O que chamamos de “traficante” é, na verdade, apenas o trabalhador do varejo do mercado ilegal - aquele que morre nas “guerras urbanas”, que enfrenta o BOPE sem camisa e de chinelo no pé. É o elo mais fraco de uma cadeia produtiva que reproduz, com brutal clareza, a estrutura do capitalismo dependente.
Ele é o operário precarizado da economia ilícita, o corpo descartável sobre o qual se ergue o lucro dos verdadeiros donos do negócio: os financistas, os empresários da lavagem, os políticos e policiais corrompidos que fazem o sistema girar.
Metade do Congresso que o bozismo elegeu tem alguma ligação com esse mercado - direta ou indireta - e dele depende para manter relevância econômica e peso político.
A “guerra às drogas” é o nome moral que o Estado dá à gestão desses corpos descartáveis. O poder moderno não se define mais apenas por quem vive ou morre, mas por quem pode ser morto sem escândalo. O jovem negro, periférico, envolvido no tráfico, é o exemplo mais cruel dessa necropolítica tropical: uma vida matável, morte administrável por uma contabilidade macabra feita em lugares como a Faria Lima.

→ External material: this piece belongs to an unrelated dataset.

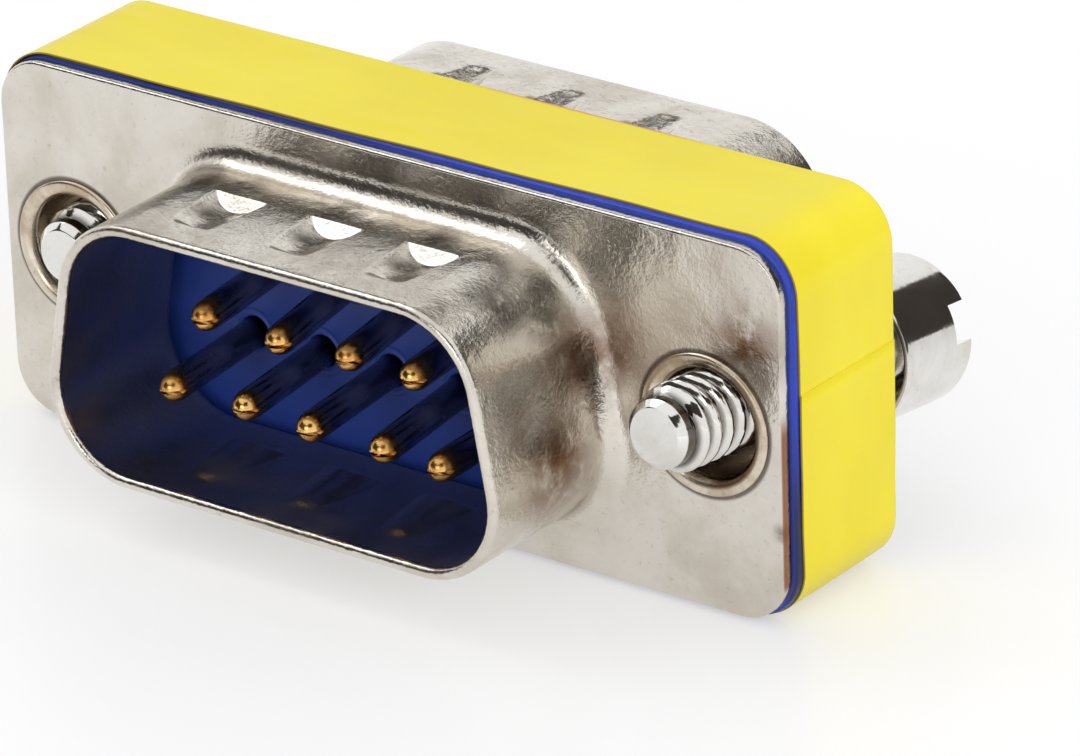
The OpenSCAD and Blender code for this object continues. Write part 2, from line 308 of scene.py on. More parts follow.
# %% Node helper
class Nodes:
    """Adds nodes to one tree. A value given for a socket is set; a socket is linked."""

    def __init__(self, tree):
        self.tree = tree

    def new(self, kind, at=None, **sets):
        node = self.tree.nodes.new(kind)
        for key, value in sets.items():
            setattr(node, key, value)
        for key, value in (at or {}).items():
            if isinstance(value, bpy.types.NodeSocket):
                self.tree.links.new(value, node.inputs[key])
            else:
                node.inputs[key].default_value = value
        return node

    def math(self, operation, a, b=0.0):
        return self.new("ShaderNodeMath", {0: a, 1: b}, operation=operation).outputs[0]

    def times(self, product, *others):
        """The product of any number of values."""
        for other in others:
            product = self.math("MULTIPLY", product, other)
        return product

    def remap(self, value, low, high, to_low=0.0, to_high=1.0):
        """A soft step from to_low to to_high as the value goes from low to high."""
        return self.new("ShaderNodeMapRange",
                        {"Value": value, "From Min": low, "From Max": high,
                         "To Min": to_low, "To Max": to_high},
                        interpolation_type="SMOOTHSTEP").outputs[0]

    def span(self, length, low, high):
        """A soft step from 0 to 1 as a length goes from low to high millimetres."""
        return self.remap(length, low * MM, high * MM)

    def worn(self, skin, shiny, dull):
        """Roughness of a plated skin, duller on its patches."""
        return self.remap(skin["Patches"], 0.0, 1.0, shiny, dull)

    def noise(self, place, scale, detail, rough, distort=0.0):
        return self.new("ShaderNodeTexNoise",
                        {"Vector": place, "Scale": scale, "Detail": detail,
                         "Roughness": rough, "Distortion": distort}).outputs["Fac"]

    def mix(self, fac, a, b):
        """Colour a where fac is 0, colour b where it is 1."""
        return self.new("ShaderNodeMix", {0: fac, 6: a, 7: b}, data_type="RGBA").outputs[2]

    def stain(self, tone, mask, amount, over):
        """The tone with another colour laid over it by the mask, up to the amount."""
        return self.mix(self.times(mask, amount), tone, over)

    def stretched(self, place, scale):
        return self.new("ShaderNodeMapping", {"Vector": place, "Scale": scale}).outputs[0]

    def xyz(self, place):
        return tuple(self.new("ShaderNodeSeparateXYZ", {0: place}).outputs)

    def attribute(self, name):
        return self.new("ShaderNodeAttribute", attribute_name=name).outputs["Fac"]

    def off_axis(self, across, high):
        """Distance from a screw's axis, from the offsets across and up."""
        squares = (self.math("POWER", across, 2.0), self.math("POWER", high, 2.0))
        return self.math("SQRT", self.math("ADD", *squares))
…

Enquanto isso, o capitalista - o dono dos meios de produção desse mercado - vive tranquilo, em Alphaville, Leblon ou Miami, multiplicando seus lucros em dólares. É ele quem financia políticos como Jair e Tarcísio, ou o inexpressivo governador do Rio cujo nome nem lembro. Representantes de um moralismo que condena e mata o pobre delinquente e deixa nas sombras aquele que o seduz e contrata para a delinquência e para seu lucro insano. O bozismo é, sempre foi, nesse sentido, o braço político da milícia e do narcocapitalismo: a versão institucional da violência privatizada.
O tráfico e a milícia são, afinal, a mesma engrenagem - duas faces do mesmo mercado de controle territorial e acumulação primitiva. Um vende pó, outro vende segurança, mas também vende pó. Ambos produzem morte e lucro. E ambos servem a um mesmo senhor: o capital.
Por isso, o que Lula disse - e que tanto escandaliza as elites morais - é simplesmente o óbvio: o traficante do varejo não é o inimigo ontológico do Estado, mas seu produto histórico. A formulação correta e que escapou à Lula seria: “os traficantes do varejo são tão vitimas do mercado ilegal quanto os usuários, os consumidores desse mercado”… Vitimas do mercado ilegal cujo dono dos meios de produção não está nas favelas e periferias. E que nunca é pego pelas operações policiais.
Na verdade, toda a América Latina é vítima de uma economia mundial que precisa do tráfico para produzir cadáveres nos países latinos, controlá-los por dentro pelo ódio, pelo medo, pelo apartheid moral, e lhes impor políticas cada vez mais antipovo - tudo para facilitar o saque de suas riquezas.
É curioso que a chamada “guerra às drogas” só exista como guerrilha armada nos países do Sul Global, enquanto as nações que mais consomem drogas - Estados Unidos e Europa - jamais conheceram o equivalente das nossas balas perdidas.
Mais curioso ainda é ver Donald Trump assassinar pessoas no mar do Caribe, em águas internacionais, apenas com a alegação unilateral - sem julgamento, sem provas - de que seriam “traficantes”. E fazê-lo sem jamais ser chamado de terrorista.
Na visão de Trump, os “traficantes” e “bandidos” somos nós, latino-americanos. Eles, os grandes consumidores, seriam apenas pobres vítimas do vício - cidadãos enganados por nossa “barbárie tropical”. E o mais trágico é que muitos de nós, aqui mesmo, nos nossos países, batemos palmas para esse delírio colonial, repetindo o discurso do opressor como se fosse sabedoria moral.
Por isso digo e repito: Lula está certo!